Problem requirements:
Restrict the output to the lines below starting at the one that contains "from mathutils import Matrix, Vector" and ending at the one that contains "cad_parts[node].hide_render = cad_parts[node].hide_viewport", and restate them word for word, both ends included.
───
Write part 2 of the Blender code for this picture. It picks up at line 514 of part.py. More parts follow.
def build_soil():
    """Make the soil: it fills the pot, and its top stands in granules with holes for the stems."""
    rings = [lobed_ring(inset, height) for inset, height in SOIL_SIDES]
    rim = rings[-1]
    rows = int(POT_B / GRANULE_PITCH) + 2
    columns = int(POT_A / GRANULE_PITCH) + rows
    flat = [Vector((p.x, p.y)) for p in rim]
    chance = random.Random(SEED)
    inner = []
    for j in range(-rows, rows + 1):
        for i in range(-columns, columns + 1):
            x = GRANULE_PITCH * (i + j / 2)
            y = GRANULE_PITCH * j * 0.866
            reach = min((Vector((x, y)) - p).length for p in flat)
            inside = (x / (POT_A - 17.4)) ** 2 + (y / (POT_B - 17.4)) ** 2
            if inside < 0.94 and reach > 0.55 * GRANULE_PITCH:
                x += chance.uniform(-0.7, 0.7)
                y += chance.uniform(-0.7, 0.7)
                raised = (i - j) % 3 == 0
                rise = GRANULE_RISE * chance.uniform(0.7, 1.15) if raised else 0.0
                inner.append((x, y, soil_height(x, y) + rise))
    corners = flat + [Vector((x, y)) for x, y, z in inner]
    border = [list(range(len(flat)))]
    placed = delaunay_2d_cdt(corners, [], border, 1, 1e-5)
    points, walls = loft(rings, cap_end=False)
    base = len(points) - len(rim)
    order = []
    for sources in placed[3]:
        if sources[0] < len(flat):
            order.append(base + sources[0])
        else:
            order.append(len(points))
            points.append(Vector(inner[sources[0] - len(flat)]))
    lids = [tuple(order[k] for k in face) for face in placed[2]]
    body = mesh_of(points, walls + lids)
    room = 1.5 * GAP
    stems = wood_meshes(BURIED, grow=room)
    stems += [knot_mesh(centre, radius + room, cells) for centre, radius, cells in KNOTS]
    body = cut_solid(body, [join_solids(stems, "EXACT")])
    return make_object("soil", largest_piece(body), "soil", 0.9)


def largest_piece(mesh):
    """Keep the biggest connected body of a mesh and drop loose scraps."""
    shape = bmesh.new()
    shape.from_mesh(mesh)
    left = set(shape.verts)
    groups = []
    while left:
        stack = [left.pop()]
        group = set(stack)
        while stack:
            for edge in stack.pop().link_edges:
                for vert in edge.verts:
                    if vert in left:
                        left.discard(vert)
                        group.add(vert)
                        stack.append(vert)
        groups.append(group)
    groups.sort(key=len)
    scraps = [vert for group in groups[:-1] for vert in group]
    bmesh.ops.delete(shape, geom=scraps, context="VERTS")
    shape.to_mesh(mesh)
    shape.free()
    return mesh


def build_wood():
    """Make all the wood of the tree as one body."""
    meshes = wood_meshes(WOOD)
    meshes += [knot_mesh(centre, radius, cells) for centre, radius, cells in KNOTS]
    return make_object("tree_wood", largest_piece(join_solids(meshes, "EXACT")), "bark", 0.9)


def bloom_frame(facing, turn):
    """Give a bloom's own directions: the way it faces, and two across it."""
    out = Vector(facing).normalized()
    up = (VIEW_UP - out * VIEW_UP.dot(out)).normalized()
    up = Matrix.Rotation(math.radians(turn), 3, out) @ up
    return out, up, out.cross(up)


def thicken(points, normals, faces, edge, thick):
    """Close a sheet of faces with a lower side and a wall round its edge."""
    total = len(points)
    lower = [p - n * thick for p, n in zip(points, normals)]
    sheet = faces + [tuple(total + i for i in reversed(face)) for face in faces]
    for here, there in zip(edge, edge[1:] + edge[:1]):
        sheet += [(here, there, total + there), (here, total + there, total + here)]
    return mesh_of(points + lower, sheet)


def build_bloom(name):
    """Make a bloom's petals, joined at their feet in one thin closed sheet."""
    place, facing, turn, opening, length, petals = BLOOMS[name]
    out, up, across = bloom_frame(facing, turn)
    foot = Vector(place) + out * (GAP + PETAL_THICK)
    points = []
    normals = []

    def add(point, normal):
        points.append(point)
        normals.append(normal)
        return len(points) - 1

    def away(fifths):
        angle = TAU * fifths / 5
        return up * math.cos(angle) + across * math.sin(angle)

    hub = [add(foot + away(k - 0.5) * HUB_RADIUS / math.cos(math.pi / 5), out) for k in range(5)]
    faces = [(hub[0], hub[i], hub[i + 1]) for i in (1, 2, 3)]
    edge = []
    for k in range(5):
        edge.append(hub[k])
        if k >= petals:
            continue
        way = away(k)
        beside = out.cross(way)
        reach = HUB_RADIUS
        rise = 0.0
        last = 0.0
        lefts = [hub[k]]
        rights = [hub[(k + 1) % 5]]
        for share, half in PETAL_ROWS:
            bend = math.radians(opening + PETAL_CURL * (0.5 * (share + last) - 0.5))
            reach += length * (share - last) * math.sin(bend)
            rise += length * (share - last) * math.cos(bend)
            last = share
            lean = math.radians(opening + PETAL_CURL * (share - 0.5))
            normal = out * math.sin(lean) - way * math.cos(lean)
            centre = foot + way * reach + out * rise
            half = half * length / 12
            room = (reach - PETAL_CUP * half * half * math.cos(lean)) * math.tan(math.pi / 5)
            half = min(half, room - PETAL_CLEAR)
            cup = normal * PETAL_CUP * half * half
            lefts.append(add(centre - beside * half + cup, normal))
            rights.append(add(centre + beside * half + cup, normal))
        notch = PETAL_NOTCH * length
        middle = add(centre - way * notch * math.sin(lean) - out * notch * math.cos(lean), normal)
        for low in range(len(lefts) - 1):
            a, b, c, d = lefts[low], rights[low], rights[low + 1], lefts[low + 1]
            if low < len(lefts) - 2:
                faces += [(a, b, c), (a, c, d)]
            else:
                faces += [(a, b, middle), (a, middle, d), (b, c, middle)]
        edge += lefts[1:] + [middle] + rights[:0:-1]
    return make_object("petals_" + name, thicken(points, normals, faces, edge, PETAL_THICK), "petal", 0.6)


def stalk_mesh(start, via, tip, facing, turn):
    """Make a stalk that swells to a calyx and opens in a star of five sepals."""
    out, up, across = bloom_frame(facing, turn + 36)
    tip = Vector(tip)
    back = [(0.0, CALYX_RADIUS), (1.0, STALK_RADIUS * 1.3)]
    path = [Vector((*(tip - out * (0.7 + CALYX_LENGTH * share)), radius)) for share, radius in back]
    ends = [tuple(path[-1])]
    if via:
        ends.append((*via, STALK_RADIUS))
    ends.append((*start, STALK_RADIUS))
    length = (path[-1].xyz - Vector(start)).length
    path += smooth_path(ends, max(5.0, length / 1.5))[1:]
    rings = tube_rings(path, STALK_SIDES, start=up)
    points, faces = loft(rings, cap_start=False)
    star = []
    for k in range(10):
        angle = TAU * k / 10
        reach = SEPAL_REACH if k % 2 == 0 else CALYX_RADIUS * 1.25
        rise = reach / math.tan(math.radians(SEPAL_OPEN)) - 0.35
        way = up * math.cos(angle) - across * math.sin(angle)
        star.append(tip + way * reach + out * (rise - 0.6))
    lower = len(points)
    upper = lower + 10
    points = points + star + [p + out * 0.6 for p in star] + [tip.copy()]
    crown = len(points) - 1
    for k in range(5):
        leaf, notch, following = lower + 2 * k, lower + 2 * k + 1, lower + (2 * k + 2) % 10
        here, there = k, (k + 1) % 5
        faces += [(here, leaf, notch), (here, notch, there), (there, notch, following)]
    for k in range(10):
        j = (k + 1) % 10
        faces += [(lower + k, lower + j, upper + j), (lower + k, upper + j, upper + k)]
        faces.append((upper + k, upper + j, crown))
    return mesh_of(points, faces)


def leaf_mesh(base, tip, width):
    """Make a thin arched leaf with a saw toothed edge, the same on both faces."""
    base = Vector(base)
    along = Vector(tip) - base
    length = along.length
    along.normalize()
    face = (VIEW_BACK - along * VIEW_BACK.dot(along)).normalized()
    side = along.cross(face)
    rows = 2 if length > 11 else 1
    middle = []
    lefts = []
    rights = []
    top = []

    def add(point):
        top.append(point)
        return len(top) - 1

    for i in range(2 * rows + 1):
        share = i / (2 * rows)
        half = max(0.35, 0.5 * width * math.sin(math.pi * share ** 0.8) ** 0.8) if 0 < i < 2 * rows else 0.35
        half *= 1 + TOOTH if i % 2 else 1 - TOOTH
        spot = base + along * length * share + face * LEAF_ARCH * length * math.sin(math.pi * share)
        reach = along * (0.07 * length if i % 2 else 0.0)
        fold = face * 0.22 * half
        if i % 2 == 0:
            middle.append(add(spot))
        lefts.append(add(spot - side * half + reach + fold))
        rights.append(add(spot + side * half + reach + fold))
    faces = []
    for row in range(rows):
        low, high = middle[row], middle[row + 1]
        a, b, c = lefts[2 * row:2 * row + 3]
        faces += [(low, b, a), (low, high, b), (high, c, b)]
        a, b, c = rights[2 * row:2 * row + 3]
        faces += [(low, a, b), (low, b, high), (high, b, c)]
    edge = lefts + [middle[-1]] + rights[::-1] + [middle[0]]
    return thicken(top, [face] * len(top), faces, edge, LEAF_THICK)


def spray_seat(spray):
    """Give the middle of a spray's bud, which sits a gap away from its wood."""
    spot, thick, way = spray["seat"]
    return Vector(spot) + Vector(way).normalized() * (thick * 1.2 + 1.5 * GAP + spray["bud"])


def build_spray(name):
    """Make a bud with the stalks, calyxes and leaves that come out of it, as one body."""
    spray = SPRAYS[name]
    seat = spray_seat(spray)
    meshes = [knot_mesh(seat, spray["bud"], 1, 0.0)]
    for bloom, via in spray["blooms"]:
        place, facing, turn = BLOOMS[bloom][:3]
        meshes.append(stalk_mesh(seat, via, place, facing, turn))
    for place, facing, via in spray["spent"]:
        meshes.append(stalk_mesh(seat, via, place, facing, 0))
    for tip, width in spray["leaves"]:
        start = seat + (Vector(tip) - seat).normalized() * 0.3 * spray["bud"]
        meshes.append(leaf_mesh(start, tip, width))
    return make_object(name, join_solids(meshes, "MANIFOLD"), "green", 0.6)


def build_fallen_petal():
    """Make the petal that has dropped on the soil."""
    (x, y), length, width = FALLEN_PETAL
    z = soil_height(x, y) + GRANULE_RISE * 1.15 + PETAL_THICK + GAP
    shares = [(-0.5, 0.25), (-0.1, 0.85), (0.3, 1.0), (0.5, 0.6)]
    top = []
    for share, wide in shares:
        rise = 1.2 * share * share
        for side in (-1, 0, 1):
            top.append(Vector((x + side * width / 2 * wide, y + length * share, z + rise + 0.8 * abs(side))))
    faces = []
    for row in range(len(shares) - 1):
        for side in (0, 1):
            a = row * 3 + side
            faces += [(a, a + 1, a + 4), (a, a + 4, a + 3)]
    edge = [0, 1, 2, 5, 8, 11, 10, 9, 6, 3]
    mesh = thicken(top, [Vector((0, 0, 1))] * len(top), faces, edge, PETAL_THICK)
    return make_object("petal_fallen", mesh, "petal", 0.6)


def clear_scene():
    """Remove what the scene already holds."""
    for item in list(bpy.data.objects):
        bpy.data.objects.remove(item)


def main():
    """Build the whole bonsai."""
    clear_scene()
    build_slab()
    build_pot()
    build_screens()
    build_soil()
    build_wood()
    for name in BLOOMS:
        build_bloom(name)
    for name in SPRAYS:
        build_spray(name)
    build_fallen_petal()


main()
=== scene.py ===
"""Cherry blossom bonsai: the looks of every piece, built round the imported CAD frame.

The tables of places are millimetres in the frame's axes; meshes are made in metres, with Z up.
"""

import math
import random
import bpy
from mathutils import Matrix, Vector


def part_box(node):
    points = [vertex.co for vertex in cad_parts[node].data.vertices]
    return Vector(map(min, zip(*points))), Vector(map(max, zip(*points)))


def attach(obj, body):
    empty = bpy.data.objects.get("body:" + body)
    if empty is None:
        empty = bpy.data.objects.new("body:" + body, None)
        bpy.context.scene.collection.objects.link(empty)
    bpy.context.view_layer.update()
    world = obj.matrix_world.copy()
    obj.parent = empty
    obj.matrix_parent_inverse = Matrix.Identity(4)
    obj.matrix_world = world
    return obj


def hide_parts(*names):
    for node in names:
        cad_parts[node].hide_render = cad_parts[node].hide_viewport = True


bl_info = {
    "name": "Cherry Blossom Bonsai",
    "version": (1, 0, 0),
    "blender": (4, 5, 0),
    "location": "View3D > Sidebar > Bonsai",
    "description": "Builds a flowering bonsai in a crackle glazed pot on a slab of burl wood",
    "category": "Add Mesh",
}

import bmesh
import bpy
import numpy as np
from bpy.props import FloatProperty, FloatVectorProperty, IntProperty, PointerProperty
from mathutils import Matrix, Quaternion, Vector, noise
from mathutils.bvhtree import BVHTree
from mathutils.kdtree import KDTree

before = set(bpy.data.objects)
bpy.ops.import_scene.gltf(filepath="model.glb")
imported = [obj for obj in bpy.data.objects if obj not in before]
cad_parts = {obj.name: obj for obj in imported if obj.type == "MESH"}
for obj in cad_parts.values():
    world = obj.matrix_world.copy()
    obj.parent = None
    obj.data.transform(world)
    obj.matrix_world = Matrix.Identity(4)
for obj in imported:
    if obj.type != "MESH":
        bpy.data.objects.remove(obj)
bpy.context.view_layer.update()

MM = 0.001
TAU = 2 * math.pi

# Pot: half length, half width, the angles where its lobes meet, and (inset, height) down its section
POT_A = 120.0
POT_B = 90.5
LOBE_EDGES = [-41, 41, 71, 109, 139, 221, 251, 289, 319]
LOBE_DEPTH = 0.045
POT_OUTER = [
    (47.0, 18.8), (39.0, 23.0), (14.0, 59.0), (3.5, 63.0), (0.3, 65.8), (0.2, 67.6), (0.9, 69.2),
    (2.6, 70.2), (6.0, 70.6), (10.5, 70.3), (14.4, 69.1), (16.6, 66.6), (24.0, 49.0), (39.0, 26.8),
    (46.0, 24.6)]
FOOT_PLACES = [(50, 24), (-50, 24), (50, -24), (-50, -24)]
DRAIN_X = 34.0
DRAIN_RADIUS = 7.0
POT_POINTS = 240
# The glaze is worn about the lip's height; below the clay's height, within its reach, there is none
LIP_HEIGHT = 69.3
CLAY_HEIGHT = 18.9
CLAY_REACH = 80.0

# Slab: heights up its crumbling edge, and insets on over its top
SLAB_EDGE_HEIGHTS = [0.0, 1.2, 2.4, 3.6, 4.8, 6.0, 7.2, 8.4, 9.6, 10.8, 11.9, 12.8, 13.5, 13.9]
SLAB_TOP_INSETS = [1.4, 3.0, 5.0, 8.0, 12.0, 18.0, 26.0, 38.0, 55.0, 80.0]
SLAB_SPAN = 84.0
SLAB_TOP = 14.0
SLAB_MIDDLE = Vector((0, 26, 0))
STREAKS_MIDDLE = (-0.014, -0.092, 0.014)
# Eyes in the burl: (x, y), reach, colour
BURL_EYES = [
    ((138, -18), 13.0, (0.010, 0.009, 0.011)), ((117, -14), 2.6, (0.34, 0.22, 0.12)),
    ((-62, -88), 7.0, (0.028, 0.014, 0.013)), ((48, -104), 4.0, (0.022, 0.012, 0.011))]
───
The reply:
from mathutils import Matrix, Vector


def part_box(node):
    points = [vertex.co for vertex in cad_parts[node].data.vertices]
    return Vector(map(min, zip(*points))), Vector(map(max, zip(*points)))


def attach(obj, body):
    empty = bpy.data.objects.get("body:" + body)
    if empty is None:
        empty = bpy.data.objects.new("body:" + body, None)
        bpy.context.scene.collection.objects.link(empty)
    bpy.context.view_layer.update()
    world = obj.matrix_world.copy()
    obj.parent = empty
    obj.matrix_parent_inverse = Matrix.Identity(4)
    obj.matrix_world = world
    return obj


def hide_parts(*names):
    for node in names:
        cad_parts[node].hide_render = cad_parts[node].hide_viewport = True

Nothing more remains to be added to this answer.